As a man after God’s heart, David mourned greatly and repented, acknowledging that his sin was ultimately against God (Ps. 51:4). When he comforted Bathsheba and she conceived Solomon, Scripture no longer refers to her as “Uriah’s wife.” This time, the Word says, “David comforted Bathsheba his wife” (2 Sam. 12:24).
THE PROVERBIAL UNLIKELY CANDIDATE
The beauty of God’s grace and forgiveness is seen in how God set His love on Solomon and chose him to succeed David: “Of all my sons . . . He has chosen my son Solomon to sit on the throne of the kingdom of the Lord over Israel” (1 Chr. 28:5).
From a human perspective, Solomon was the proverbial unlikely candidate, not being David’s firstborn son. Bathsheba was David’s eighth wife. Following Saul’s daughter Michal (1 Sam. 18:17–30) were six more wives who each bore David a son while David ruled from Hebron (2 Sam. 3:2–5). In other words, David had six sons before he ever laid eyes on Solomon’s mother.
The prophet Nathan revealed how much the Lord loved Solomon by calling him Jedidiah (Hebrew, Yedidiah, meaning “beloved of the Lord”).
Bathsheba was obviously the favored wife and gave David three more sons after Solomon, though they are sometimes listed out of birth order (2 Sam. 5:14; 1 Chr. 3:5).
SOLOMON’S TUMULTUOUS CHILDHOOD
Though Solomon was God’s choice, the consequences of his father’s affair made for a tumultuous childhood. He likely witnessed much of the turmoil that resulted from David’s punishment. God told David, “The sword shall never depart from your house. . . . I will raise up adversity against you from your own house” (2 Sam. 12:10–11).
Into this troubled environment, Solomon was born.
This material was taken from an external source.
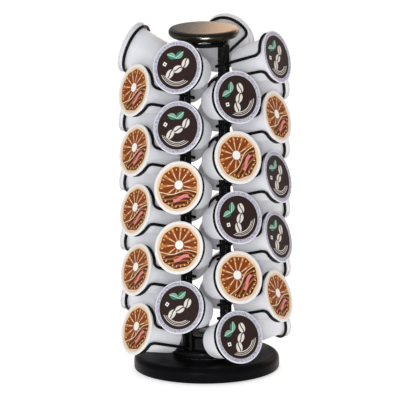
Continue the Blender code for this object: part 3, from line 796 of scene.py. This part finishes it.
def caramel_lid():
    """Low sun with broad rays over ploughed hills, a pink ribbon and a wavy edge, on white foil."""
    foil = Finish("foil_caramel_print", (0.8, 0.6, 0.4), 0.35, Specular_IOR_Level=0.08)
    umber, cream, pink = (0.10, 0.024, 0.008), (0.88, 0.74, 0.56), (0.78, 0.25, 0.25)
    radius, east, north = spot(foil)
    bearing = north.maths("ARCTAN2", east)
    lid_relief(foil, radius, bearing)
    sun, sun_east, sun_north = spot(foil, (0.0010, 0.0026))
    rays = (sun_north.maths("ARCTAN2", sun_east) * 11).sine()
    tint = foil.noise(0.004, 3)
    colour = foil.blend(tint, (0.215, 0.043, 0.009), (0.28, 0.066, 0.014))
    colour = foil.blend(1 - rays.below(0.62, 0.10), colour, (0.55, 0.22, 0.06))
    thin_rays = (1 - rays.below(0.93, 0.04)) * sun.below(0.0122, 0.0002)
    colour = foil.blend(thin_rays, colour, cream)
    colour = foil.blend(sun.below(0.0051, 0.0002), colour, (0.36, 0.12, 0.03))
    colour = foil.blend(sun.below(0.0043, 0.0002), colour, (0.96, 0.93, 0.88))
    ridge = north - (east * 210).sine() * 0.0016 + east * 0.16
    ploughed = (ridge * 1500 + abs(east + 0.004) * 420).sine()
    hill = foil.blend(1 - ploughed.below(0.45, 0.2), umber, (0.40, 0.14, 0.035))
    colour = foil.blend(ridge.below(-0.0042, 0.0002), colour, hill)
    colour = foil.blend(abs(ridge + 0.0044).below(0.0004, 0.0001), colour, cream)
    ribbon = abs(north + 0.0102 - (east * 330).sine() * 0.0011).below(0.0016, 0.0001)
    ribbon = ribbon * abs(east - 0.0010).below(0.0082, 0.0002)
    colour = foil.blend(ribbon, colour, pink)
    dashes = 1 - (bearing * 26).sine().below(0.80, 0.08)
    dashes = abs(radius - 0.0177).below(0.0010, 0.0001) * dashes
    colour = foil.blend(dashes, colour, (0.84, 0.58, 0.34))
    glow = foil.blend((radius - 0.0196) / 0.0032, (0.80, 0.52, 0.28), (0.86, 0.74, 0.60))
    picture = (radius - (bearing * 9).sine() * 0.0005).below(0.0199, 0.0002)
    colour = foil.blend(picture, glow, colour)
    foil.colour(foil.blend(radius.below(0.0229, 0.0003), (0.90, 0.885, 0.87), colour))
    return foil


lid_prints = (("d", dark_lid(), "capsule_dark"), ("c", caramel_lid(), "capsule_caramel"))
for kind, foil, slot_name in lid_prints:
    model = turned(f"capsule_shape_{kind}", capsule_profile, CAPSULE_SEGMENTS, cup_plastic, foil)
    for face in model.data.polygons:
        if face.center.z > -RIM_THICKNESS * 0.75:
            face.material_index = 1
    for pair, pair_name in enumerate(PAIRS):
        for rows in SIDES:
            for level, wanted in enumerate(LID_KINDS[f"{pair_name}_{rows}"]):
                if wanted != kind:
                    continue
                name = f"capsule_{pair_name}_{rows}_{level + 1}"
                capsule = bpy.data.objects.new(f"filled_{name}", model.data)
                spin = Matrix.Rotation(LID_SPIN[rows], 4, "Z")
                turn = Matrix.Rotation(FIRST_PAIR + pair * QUARTER, 4, "Z")
                capsule.matrix_world = turn @ seat_of(rows, level) @ spin
                bpy.context.scene.collection.objects.link(capsule)
                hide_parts(name)
                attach(capsule, name)
    bpy.data.objects.remove(model)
After his birth announcement (vv. 24–25), however, his name isn’t mentioned again throughout all the drama that occurs in the rest of 2 Samuel.
Clearly, Solomon grew up in a dysfunctional household.
When Solomon was a boy, Amnon (his older half-brother) raped his half-sister Tamar (13:1–22). Solomon was likely old enough to remember when, two years later, Absalom (Tamar’s full brother) murdered Amnon to avenge his sister. In fact, Solomon may have witnessed the event, which took place at Absalom’s sheep-shearing feast, to which he had invited all of David’s sons (v. 23).
David received a false report that Absalom had killed “all the king’s sons, and not one of them is left” (v. 30). The verse strongly suggests Solomon, too, was there and witnessed the murder. Otherwise, David would not have been deceived into thinking he no longer had any sons (v. 31).
Approximately seven years later, Absalom incited a rebellion to take over the kingdom, forcing David to flee for his life from Jerusalem (15:10–14). Bathsheba and Solomon also would have fled. When David’s men finally quashed the rebellion, killed Absalom, and secured Jerusalem, Solomon no doubt heard of his father’s plaintive lament: “O my son Absalom—my son, my son Absalom—if only I had died in your place! O Absalom my son, my son!” (18:33).
Murder. Rape. War. Rebellion. All these events would have made a lasting impression on young Solomon. This was the family drama he lived with, and it was anything but peaceful.
When David officially crowned Solomon as his successor, it probably came as no surprise to the young king that his older half-brother Adonijah (Absalom’s brother) already had declared himself king (1 Ki. 1:18), despite knowing full well the throne was Solomon’s “from the LORD” (2:15).
‘PEACE’ ANOINTED IN ISRAEL
All the upheaval and tragedy the Davidic kingdom experienced as a consequence of David’s sin underscores the significance of what God told David: “His name shall be Solomon, for I will give peace and quietness to Israel in his days” (1 Chr. 22:9).
It would be Solomon who would execute the justice necessary to secure peace. On his deathbed, David told Solomon to punish Joab, David’s military leader, for murdering two other leaders, Abner and Amassa (1 Ki. 2:5–6), and to punish Shimei ben Gera for cursing David during Absalom’s rebellion (vv. 8–9). Solomon did so and more, also executing Adonijah (vv. 13–25) and exiling Abiathar the priest for conspiring with Adonijah (vv. 26–27).
Solomon was probably 19 or 20 years old when he began to solidify his kingdom as the newly anointed king. He humbly acknowledged his youth and considered himself lacking in wisdom (1 Ki. 3:7). So when God came to him in a vision, he famously asked the Lord to give him “an understanding heart to judge Your people, that I may discern between good and evil. For who is able to judge this great people of Yours?” (v. 9).
Interestingly, David noticed Solomon’s inherent wisdom before God had supernaturally gifted him: “You are a wise man and know what you ought to do” (2:9). Once God gifted him, however, the whole world took note.
Unfortunately, despite his wisdom, Solomon forsook the Lord. Consequently, God told him, “I will surely tear the kingdom away from you and give it to your servant. Nevertheless, I will not do it in your days, for the sake of your father David; I will tear it out of the hand of your son” (1 Ki. 11:11–12).
And tear it out He did. Solomon was the last monarch to rule the undivided kingdom. After his reign, the nation split into the northern kingdom of Israel and the southern, Davidic kingdom of Judah. Yet God upheld His promise not to remove His mercy from Solomon, as He removed it from Saul; and He gave him grace for David’s sake.
Sin always has consequences. David’s sin with Bathsheba cost the kingdom peace and created a dysfunctional atmosphere for rearing the next heir to the throne. But Solomon’s sin of worshiping other gods eventually cost the kingdom itself.